The article was strangely silent on why Alberta was short of power. To learn why, we must turn to this article from the Western Standard: "When magical thinking meets a polar vortex cold, hard reality follows" by Michelle Sterling. As that article relates, it all comes from Alberta switching to renewables instead of using fossil fuels. 

    January 12, 2024, is the day decarbonization died in Alberta.

    People with EVs were caught out as the cars couldn’t hold a charge and could only get half the range, as Global News reported.

    As Brian Zinchuk of Pipeline Online reported, wind farms in Alberta quietly all went to sleep as temperatures hit minus 30C the night before. Why?  Because in extremely cold weather, infrastructure like wind turbines with exposed blades and internal mechanics way up high face the risk of embrittlement and… shattering. Even though there was some wind, the risk was too great to continue operations, meaning that almost all of Alberta 4481 MW of wind power became useless. About that same time, the sun went down. Meaning that all of Alberta’s 1650 MW of solar power vanished for the night.

    Meanwhile, the remaining coal-fired power plants, which have 820 MW maximum capability, have been running flat-out, presently at 817 MW as I write this at 12:14 on Saturday January 13, 2024 — another frosty day in polar vortex deep freeze, with temperatures across the province ranging from minus 40 to minus 50 degrees Celsius.

* * *

    When you look at the AESO’s list of maximum capability of all sources of power generation, you will find that the maximum capability is 20,777 MW. Yet Alberta topped its previous peak demand record on Thurs. Jan. 11, 2024, about 6 p.m. at 12,384 megawatts. By Friday evening we faced a grid alert. Why? Where were those other 8,000 MW? The answer is that 6131 MW are the unreliable renewables, the 4481 MW wind and the 1680 solar, both of which took a vacation at a critical time. 

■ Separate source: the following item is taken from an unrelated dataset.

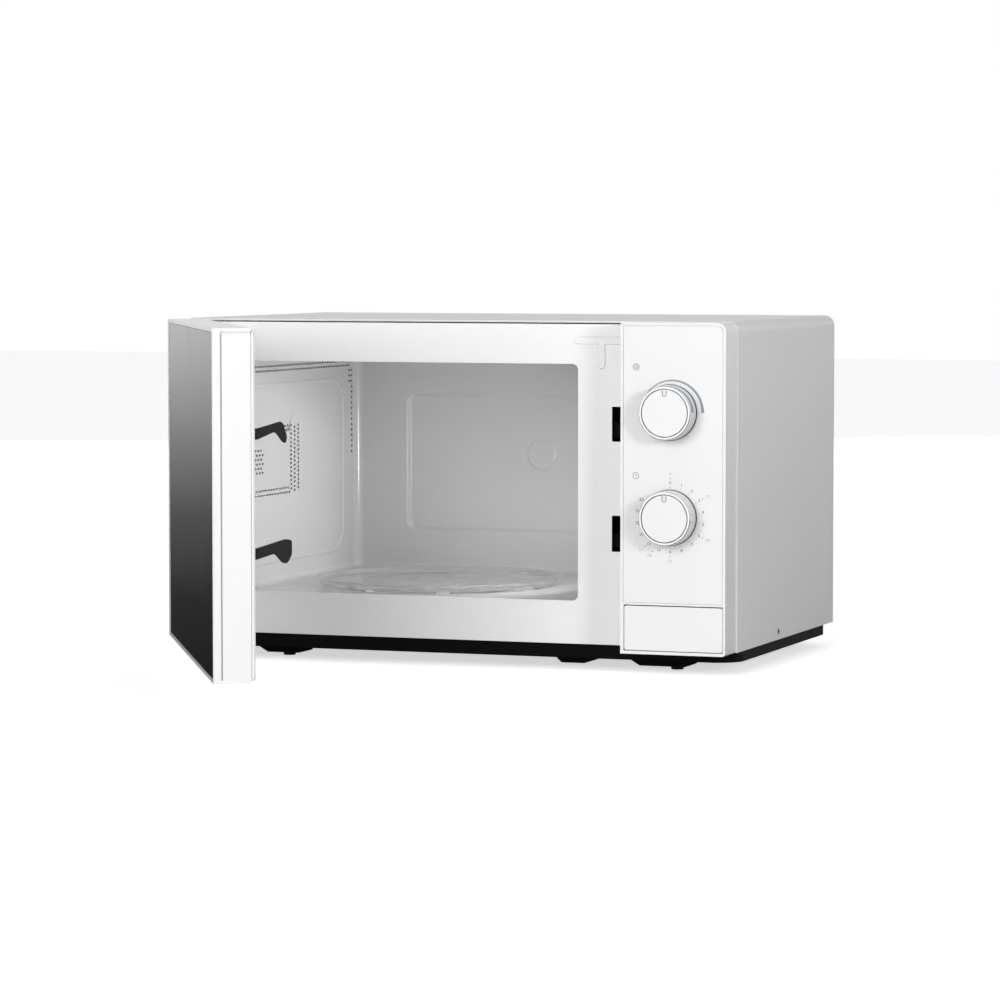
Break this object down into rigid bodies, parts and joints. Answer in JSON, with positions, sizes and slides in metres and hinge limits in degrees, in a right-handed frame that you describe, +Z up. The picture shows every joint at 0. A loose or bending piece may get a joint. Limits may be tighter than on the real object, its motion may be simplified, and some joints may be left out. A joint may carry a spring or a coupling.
{
  "type": "microwave oven",
  "caption": "Countertop microwave oven with a side-hinged glass door, two turning dials, a push-to-open door button and a glass turntable",
  "frame": {"origin": "centre of the bounding box in X and Y with the door in its rest pose, 60.5 degrees open, on the plane its feet stand on", "axes": "+X to the right seen from the front, +Y from the front to the back, +Z up"},
  "size_m": [0.449, 0.5872, 0.2582],
  "materials": {
    "white_paint": "gloss",
    "cavity_paint": "satin",
    "white_plastic": "gloss",
    "chrome": "polished",
    "black_paint": "satin",
    "rubber": "matt",
    "door_glass": "black printed",
    "clear_glass": "clear",
    "dark_plastic": "satin",
    "black_enamel": "matt",
    "bare_steel": "satin",
    "aluminium": "satin",
    "core_iron": "varnished",
    "copper_wire": "enamelled",
    "natural_plastic": "matt",
    "black_plastic": "matt",
    "board": "matt",
    "mica": "matt"
  },
  "bodies": {
    "cabinet": {"base_plate": "black_paint", "magnetron_core": "aluminium", "rear_panel": "bare_steel", "cavity_front_plate": "white_paint", "outer_cover": "white_paint", "control_panel": "white_plastic", "cavity_floor": "cavity_paint", "fan_shroud": "natural_plastic", "cord_bushing": "rubber", "turntable_motor": "bare_steel", "control_panel_face": "white_plastic", "foot_front_left": "rubber", "foot_front_right": "rubber", "foot_rear_left": "rubber", "foot_rear_right": "rubber", "oven_lamp": "clear_glass", "button_spring": "bare_steel", "noise_filter_board": "board", "waveguide_cover": "mica", "high_voltage_capacitor": "aluminium", "oven_cavity": "cavity_paint", "lower_hinge_bracket": "bare_steel", "upper_hinge_bracket": "bare_steel", "transformer_primary_coil": "copper_wire", "transformer_secondary_coil": "copper_wire", "interlock_bracket": "dark_plastic", "side_screw_right": "black_paint", "side_screw_left": "black_paint", "rear_screw_right": "bare_steel", "rear_screw_left": "bare_steel", "magnetron_yoke": "bare_steel", "waveguide": "bare_steel", "lamp_holder": "natural_plastic", "timer_unit": "natural_plastic", "power_selector": "natural_plastic", "high_voltage_diode": "black_plastic", "fan_motor": "bare_steel", "transformer_core": "core_iron", "primary_switch": "black_plastic", "secondary_switch": "black_plastic", "monitor_switch": "black_plastic"},
    "door": {"door_frame": "white_plastic", "door_glass": "door_glass", "door_inner_panel": "black_enamel", "door_choke_cover": "white_plastic", "latch_spring": "bare_steel"},
    "latch_hooks": {"latch_hook_bar": "dark_plastic"},
    "release_button": {"door_release_button": "white_plastic"},
    "release_lever": {"release_lever": "dark_plastic"},
    "power_dial": {"power_dial": "chrome", "power_dial_cap": "white_plastic"},
    "timer_dial": {"timer_dial": "chrome", "timer_dial_cap": "white_plastic"},
    "turntable": {"glass_turntable": "clear_glass", "turntable_coupler": "natural_plastic"},
    "roller_ring": {"roller_ring": "natural_plastic"},
    "roller_1": {"roller_1": "natural_plastic"},
    "roller_2": {"roller_2": "natural_plastic"},
    "roller_3": {"roller_3": "natural_plastic"},
    "cooling_fan": {"fan_blade": "natural_plastic"}
  },
  "joints": [
    {"name": "door_hinge", "type": "hinge", "parent": "cabinet", "child": "door", "pos_m": [-0.20455, 0.01643, 0.137], "axis": [0, 0, -1], "range_deg": [-60.5, 29.5]},
    {"name": "latch_lift", "type": "slide", "parent": "door", "child": "latch_hooks", "axis": [0, 0, 1], "range_m": [0, 0.0046], "stiffness_N_per_m": 120, "springref_m": -0.004, "deforming": ["latch_spring"]},
    {"name": "release_button_tilt", "type": "hinge", "parent": "cabinet", "child": "release_button", "pos_m": [0.18405, 0.00413, 0.021], "axis": [-1, 0, 0], "range_deg": [0, 6], "stiffness_Nm_per_rad": 0.15, "springref_deg": -4.58, "deforming": ["button_spring"]},
    {"name": "release_lever_tilt", "type": "hinge", "parent": "cabinet", "child": "release_lever", "pos_m": [0.13545, 0.03513, 0.084], "axis": [1, 0, 0], "range_deg": [0, 16.1]},
    {"name": "power_dial_turn", "type": "hinge", "parent": "cabinet", "child": "power_dial", "pos_m": [0.18166, -0.00137, 0.1926], "axis": [0, 1, 0], "range_deg": [-90, 90]},
    {"name": "timer_dial_turn", "type": "hinge", "parent": "cabinet", "child": "timer_dial", "pos_m": [0.18166, -0.00137, 0.1164], "axis": [0, 1, 0], "range_deg": [0, 300]},
    {"name": "turntable_spin", "type": "hinge", "parent": "cabinet", "child": "turntable", "pos_m": [-0.04854, 0.13563, 0.052], "axis": [0, 0, 1], "continuous": true},
    {"name": "roller_ring_spin", "type": "hinge", "parent": "cabinet", "child": "roller_ring", "pos_m": [-0.04854, 0.13563, 0.0461], "axis": [0, 0, 1], "continuous": true},
    {"name": "cooling_fan_spin", "type": "hinge", "parent": "cabinet", "child": "cooling_fan", "pos_m": [0.16745, 0.26563, 0.163], "axis": [0, 1, 0], "continuous": true},
    {"name": "roller_1_spin", "type": "hinge", "parent": "roller_ring", "child": "roller_1", "pos_m": [0.02446, 0.13563, 0.0461], "axis": [1, 0, 0], "continuous": true},
    {"name": "roller_2_spin", "type": "hinge", "parent": "roller_ring", "child": "roller_2", "pos_m": [-0.08504, 0.19885, 0.0461], "axis": [-0.5, 0.866, 0], "continuous": true},
    {"name": "roller_3_spin", "type": "hinge", "parent": "roller_ring", "child": "roller_3", "pos_m": [-0.08504, 0.07241, 0.0461], "axis": [-0.5, -0.866, 0], "continuous": true}
  ],
  "couplings": [
    {"joint": "release_lever_tilt", "follows": "release_button_tilt", "ratio": 2.667},
    {"joint": "roller_ring_spin", "follows": "turntable_spin", "ratio": 0.5},
    {"joint": "roller_1_spin", "follows": "turntable_spin", "ratio": -6.8868},
    {"joint": "roller_2_spin", "follows": "turntable_spin", "ratio": -6.8868},
    {"joint": "roller_3_spin", "follows": "turntable_spin", "ratio": -6.8868}
  ]
}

    There is 900 MW pending from the Cascade gas plants which are not fully operational.  And hydro almost never can be run at maximum capability in winter due to obvious icy reasons.

    Our friendly neighbours and the inter-ties were the stop gap that saved us, despite our neighbours facing the same weather extremes, meaning that we got lucky. 

    Imagine the deadly outcome if we were to go along with the climate plans to entirely phase-out fossil fuels and rely on renewables. 

    Imagine the grid demand if every house and heavy industry in Alberta was legislated to be heated only by electricity, not natural gas.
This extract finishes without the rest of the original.